In the last few years, there has been a marked change in mindset of the fund and it is now an aggressive player in equities market as well.
 
This fund started off as a 'wealth protector' in October 2000. That time, the focus was only on debt instruments. However, by mid-2003, the fund shifted focus and exposure to equities.
 
Though this move coincided with the market rally, the fund's performance was nothing spectacular initially. From 2002 to 2004, it underperformed the category average. It is only in the last two years that the fund has beaten the category average. But in the bargain, it lost the 'wealth protector' tag because of its aggressive gameplan.
 
Since July 2006, the fund has consistently been increasing its equity exposure and its exposure to mid-and small-cap stock has averaged at 38 per cent. Consider this. In November, its equity allocation was 15.14 per cent with 42.81 per cent in mid-and small-caps.
 
In December, the equity allocation rose (17.20 per cent) but mid-and small-cap allocation dropped (36.69 per cent). In January, the equity allocation dipped (15.08 per cent) but the mid- and small-cap allocation rose (50.55 per cent).
 
On the debt side, the fund has tilted towards a more conservative approach in the quality of paper. The average credit rating stayed at AAA all through last year. Since April last year, G-Secs have consistently been a part of the portfolio.
 
The risk lies only in the average years-to-maturity of the paper. In August 2006, it was 1.75 years and in January 2007 it was high at 4.11 years. Of course, this will hold the fund in good stead if interest rates start dipping from now on.
 
Its (1-year, 2-year, 3-year and 5-year) returns are all above the category average.

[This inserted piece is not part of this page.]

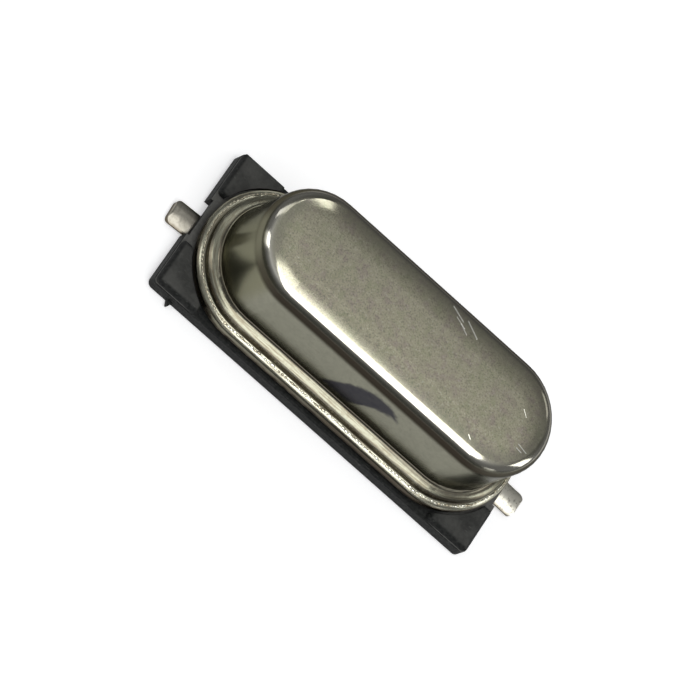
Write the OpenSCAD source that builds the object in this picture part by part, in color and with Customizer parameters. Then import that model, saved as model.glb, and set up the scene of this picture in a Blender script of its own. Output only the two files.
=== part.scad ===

But the trade-off is a higher risk. When the markets crashed in May last year, this fund was badly hit and its worst monthly performance (- 5.14 per cent) can be traced to the month May 12-June 13, 2006.
 
In short, this fund has adorned a new look and now reflects the market in its totality. As a result, expect the short-term hiccups but also expect to reap benefits in the long run.